** Start of Input records **
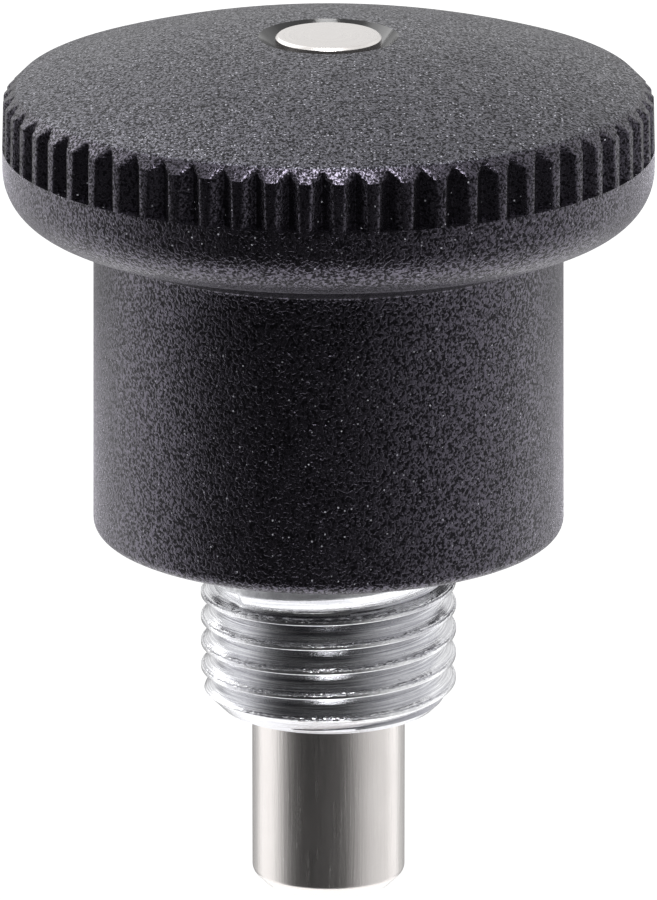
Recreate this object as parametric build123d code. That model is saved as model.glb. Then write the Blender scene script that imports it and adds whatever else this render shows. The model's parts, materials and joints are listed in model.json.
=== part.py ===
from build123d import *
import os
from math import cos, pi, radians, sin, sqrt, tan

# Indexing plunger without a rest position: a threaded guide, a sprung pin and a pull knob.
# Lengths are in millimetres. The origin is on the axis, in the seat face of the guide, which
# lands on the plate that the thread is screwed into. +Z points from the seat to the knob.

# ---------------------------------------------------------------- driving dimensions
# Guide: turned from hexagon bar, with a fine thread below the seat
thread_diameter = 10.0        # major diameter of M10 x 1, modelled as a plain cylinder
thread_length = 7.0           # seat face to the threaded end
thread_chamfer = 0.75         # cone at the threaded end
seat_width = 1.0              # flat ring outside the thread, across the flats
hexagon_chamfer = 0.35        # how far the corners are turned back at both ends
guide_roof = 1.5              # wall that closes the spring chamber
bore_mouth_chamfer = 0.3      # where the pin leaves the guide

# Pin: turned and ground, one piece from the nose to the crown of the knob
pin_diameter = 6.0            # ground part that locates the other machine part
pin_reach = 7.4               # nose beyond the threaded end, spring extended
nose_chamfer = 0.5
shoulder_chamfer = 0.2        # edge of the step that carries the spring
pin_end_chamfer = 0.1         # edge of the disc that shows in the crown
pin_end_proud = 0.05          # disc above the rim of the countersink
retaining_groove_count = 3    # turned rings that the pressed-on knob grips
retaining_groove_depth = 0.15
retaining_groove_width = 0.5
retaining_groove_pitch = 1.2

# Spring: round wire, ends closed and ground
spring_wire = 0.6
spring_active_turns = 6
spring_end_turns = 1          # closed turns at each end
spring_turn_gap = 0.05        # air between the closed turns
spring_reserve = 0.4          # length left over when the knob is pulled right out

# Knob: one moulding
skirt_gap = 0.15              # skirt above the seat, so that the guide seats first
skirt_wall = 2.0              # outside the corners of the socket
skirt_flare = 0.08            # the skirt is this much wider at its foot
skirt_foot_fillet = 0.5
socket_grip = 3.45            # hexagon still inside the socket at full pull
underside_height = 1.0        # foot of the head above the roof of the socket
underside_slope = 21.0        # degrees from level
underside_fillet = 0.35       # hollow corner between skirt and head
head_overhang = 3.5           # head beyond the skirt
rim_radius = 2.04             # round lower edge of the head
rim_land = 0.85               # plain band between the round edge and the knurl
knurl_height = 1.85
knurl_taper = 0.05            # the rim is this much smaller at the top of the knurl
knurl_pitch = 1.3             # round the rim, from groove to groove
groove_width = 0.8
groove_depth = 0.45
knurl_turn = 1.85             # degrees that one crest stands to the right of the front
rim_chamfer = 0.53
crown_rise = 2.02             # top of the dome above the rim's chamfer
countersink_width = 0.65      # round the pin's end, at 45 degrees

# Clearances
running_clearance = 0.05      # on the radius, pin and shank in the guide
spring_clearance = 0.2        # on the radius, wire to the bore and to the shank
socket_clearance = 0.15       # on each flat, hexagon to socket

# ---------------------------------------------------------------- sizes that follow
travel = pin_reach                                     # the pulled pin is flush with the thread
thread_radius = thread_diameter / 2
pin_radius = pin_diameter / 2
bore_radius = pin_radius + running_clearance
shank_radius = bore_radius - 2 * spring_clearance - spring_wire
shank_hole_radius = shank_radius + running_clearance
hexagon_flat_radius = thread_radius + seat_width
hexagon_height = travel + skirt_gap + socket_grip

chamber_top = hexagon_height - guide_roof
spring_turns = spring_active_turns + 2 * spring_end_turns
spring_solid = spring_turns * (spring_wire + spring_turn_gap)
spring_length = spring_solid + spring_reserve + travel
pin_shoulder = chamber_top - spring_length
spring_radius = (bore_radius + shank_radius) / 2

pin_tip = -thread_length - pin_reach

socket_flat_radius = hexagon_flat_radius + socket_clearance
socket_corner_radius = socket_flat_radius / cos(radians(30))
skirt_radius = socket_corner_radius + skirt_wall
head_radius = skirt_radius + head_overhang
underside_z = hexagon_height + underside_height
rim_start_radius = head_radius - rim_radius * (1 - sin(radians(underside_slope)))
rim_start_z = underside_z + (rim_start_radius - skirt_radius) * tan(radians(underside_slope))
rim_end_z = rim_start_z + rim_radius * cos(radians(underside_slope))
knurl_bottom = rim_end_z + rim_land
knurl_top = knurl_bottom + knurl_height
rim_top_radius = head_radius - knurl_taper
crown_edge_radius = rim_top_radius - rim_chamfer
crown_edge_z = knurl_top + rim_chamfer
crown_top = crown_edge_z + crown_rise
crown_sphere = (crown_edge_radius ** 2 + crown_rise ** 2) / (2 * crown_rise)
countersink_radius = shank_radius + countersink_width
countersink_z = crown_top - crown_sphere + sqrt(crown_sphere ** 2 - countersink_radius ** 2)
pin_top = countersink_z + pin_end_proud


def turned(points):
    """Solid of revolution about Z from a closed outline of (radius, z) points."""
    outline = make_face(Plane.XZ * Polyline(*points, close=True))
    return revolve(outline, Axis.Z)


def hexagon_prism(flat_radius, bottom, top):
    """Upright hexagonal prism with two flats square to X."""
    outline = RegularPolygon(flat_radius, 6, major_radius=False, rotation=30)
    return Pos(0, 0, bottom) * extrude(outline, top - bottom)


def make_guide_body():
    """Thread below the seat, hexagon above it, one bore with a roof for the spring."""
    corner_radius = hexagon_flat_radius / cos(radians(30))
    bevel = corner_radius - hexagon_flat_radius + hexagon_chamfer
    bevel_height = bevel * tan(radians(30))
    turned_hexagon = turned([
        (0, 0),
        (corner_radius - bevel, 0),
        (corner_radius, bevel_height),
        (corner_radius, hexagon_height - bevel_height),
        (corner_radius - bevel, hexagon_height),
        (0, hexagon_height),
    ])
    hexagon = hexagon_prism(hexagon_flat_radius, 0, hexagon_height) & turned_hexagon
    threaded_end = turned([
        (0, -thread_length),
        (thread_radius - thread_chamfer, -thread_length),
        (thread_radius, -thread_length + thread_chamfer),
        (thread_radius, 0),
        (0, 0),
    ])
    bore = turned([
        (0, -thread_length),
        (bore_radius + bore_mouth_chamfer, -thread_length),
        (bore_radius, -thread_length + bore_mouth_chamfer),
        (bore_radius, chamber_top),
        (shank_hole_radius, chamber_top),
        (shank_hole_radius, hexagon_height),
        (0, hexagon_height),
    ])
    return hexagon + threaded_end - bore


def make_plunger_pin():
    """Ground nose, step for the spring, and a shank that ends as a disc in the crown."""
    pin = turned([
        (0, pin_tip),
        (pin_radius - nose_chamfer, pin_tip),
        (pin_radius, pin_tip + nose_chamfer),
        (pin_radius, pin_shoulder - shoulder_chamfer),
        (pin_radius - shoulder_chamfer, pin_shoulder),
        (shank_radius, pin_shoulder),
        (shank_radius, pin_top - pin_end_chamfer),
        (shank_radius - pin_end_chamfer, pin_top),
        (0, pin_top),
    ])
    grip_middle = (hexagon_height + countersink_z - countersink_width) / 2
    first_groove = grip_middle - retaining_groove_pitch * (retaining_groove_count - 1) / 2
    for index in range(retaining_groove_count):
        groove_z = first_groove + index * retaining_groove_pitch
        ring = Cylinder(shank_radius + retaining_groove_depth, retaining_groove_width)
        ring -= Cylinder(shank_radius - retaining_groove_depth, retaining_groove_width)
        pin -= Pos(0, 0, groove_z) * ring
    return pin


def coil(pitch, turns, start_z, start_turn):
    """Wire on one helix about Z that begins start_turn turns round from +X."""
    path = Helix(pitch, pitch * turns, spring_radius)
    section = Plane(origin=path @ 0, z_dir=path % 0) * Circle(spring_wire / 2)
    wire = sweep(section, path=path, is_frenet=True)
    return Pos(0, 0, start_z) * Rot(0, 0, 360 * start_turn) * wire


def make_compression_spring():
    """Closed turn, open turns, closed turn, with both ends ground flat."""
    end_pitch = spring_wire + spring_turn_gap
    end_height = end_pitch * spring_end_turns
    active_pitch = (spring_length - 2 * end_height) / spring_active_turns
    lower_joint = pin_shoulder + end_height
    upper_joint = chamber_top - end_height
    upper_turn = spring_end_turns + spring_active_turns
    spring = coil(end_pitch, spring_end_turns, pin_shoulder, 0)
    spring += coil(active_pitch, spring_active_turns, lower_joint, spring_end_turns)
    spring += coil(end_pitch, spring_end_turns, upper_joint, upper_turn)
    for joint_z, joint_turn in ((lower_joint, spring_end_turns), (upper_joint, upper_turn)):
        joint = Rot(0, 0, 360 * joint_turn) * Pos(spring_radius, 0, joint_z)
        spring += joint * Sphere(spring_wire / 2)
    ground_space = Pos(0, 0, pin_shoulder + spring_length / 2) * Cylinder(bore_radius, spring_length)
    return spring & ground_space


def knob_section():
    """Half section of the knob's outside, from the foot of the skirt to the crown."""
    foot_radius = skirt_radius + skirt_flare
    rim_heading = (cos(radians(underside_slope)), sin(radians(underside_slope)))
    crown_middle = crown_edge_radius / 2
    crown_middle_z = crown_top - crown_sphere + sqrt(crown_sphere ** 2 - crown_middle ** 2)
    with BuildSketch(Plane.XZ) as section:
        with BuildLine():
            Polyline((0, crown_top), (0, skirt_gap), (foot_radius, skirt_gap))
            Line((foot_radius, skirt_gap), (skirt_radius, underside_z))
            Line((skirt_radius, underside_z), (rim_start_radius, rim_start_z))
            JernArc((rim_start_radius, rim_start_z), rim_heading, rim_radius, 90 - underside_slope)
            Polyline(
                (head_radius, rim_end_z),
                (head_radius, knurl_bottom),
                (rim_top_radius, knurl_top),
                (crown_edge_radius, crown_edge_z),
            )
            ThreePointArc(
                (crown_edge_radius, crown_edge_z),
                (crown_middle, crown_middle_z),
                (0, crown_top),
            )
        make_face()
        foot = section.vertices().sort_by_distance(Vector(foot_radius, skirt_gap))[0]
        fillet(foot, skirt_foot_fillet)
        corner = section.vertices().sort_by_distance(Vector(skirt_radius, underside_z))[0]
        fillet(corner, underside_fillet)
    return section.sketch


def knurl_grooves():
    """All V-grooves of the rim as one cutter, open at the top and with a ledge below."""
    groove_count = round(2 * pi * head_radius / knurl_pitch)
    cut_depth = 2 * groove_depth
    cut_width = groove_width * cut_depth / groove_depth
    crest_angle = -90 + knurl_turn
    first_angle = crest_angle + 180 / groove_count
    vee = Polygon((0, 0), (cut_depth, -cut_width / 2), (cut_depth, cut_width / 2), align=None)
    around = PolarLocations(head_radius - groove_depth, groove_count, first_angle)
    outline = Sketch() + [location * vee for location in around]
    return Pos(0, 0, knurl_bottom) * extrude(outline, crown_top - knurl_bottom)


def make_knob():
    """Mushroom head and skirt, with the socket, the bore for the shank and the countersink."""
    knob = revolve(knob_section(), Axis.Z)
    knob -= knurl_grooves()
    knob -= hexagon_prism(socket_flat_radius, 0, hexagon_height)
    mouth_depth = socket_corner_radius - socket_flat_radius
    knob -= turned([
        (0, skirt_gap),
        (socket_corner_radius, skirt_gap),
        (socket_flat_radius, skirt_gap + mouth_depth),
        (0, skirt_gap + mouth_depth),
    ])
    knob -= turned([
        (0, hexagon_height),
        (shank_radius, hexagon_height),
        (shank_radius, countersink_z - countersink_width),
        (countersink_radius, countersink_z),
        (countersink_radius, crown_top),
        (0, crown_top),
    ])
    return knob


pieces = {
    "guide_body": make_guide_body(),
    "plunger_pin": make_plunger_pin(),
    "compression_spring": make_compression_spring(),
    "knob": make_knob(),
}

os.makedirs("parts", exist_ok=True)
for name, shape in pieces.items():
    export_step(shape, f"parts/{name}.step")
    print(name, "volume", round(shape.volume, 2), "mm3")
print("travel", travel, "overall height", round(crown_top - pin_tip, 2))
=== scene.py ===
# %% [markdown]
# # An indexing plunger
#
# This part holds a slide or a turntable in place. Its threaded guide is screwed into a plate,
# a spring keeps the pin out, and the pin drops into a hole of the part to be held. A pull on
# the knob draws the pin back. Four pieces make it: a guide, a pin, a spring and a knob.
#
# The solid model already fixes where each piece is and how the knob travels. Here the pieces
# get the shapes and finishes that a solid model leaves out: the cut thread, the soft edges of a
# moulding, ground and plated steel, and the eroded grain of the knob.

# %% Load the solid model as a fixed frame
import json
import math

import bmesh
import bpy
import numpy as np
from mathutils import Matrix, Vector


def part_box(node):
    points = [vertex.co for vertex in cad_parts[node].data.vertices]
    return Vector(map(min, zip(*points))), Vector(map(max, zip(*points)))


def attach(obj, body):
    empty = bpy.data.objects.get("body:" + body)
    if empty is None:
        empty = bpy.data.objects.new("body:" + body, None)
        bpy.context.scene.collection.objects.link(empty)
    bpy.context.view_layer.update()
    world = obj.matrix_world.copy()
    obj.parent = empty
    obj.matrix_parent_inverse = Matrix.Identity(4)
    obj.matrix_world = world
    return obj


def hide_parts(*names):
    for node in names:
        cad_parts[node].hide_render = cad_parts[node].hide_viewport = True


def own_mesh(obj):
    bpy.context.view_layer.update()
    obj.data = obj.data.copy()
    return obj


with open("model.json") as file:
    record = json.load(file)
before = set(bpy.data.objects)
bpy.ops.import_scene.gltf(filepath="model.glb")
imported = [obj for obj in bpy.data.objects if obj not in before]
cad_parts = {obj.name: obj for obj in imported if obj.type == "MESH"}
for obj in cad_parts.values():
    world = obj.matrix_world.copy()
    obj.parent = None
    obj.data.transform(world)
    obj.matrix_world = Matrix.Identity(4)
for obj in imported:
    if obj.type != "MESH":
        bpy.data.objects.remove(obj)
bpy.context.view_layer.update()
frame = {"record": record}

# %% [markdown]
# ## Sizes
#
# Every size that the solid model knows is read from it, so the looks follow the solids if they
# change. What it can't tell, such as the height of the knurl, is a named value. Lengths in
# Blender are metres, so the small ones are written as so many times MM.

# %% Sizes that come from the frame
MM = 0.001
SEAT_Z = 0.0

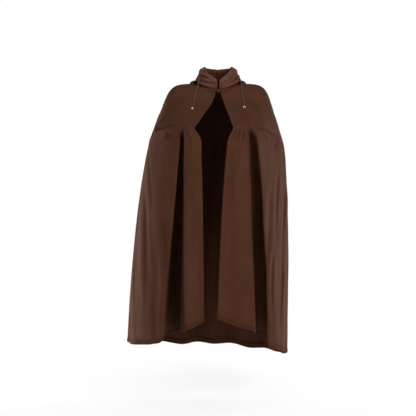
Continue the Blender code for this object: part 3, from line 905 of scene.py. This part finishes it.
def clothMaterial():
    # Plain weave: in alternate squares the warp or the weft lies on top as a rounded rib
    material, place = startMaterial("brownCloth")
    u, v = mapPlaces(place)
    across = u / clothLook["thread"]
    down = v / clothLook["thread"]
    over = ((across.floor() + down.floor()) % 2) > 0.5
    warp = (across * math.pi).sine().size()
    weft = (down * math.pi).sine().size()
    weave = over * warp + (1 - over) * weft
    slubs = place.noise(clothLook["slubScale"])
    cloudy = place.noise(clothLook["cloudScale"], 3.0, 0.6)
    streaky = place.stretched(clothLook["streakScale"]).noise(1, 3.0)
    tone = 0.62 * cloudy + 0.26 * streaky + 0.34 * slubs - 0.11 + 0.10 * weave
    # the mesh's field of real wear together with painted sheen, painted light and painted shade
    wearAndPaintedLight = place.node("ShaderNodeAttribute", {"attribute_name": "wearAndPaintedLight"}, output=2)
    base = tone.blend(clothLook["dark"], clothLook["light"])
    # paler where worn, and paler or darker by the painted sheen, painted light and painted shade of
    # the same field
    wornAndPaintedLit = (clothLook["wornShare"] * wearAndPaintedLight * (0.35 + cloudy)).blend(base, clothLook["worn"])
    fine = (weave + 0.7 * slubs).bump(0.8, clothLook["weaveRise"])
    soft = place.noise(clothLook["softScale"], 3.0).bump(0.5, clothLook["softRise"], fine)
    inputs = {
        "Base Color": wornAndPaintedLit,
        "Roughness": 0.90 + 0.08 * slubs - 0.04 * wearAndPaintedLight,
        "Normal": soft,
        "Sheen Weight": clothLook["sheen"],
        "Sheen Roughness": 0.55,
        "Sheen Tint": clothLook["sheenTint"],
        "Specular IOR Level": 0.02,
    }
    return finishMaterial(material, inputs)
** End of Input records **
> _What is asked_:
Collect the lines that hold "data".

> _Final result_:
    points = [vertex.co for vertex in cad_parts[node].data.vertices]
    empty = bpy.data.objects.get("body:" + body)
        empty = bpy.data.objects.new("body:" + body, None)
    obj.data = obj.data.copy()
before = set(bpy.data.objects)
imported = [obj for obj in bpy.data.objects if obj not in before]
    obj.data.transform(world)
        bpy.data.objects.remove(obj)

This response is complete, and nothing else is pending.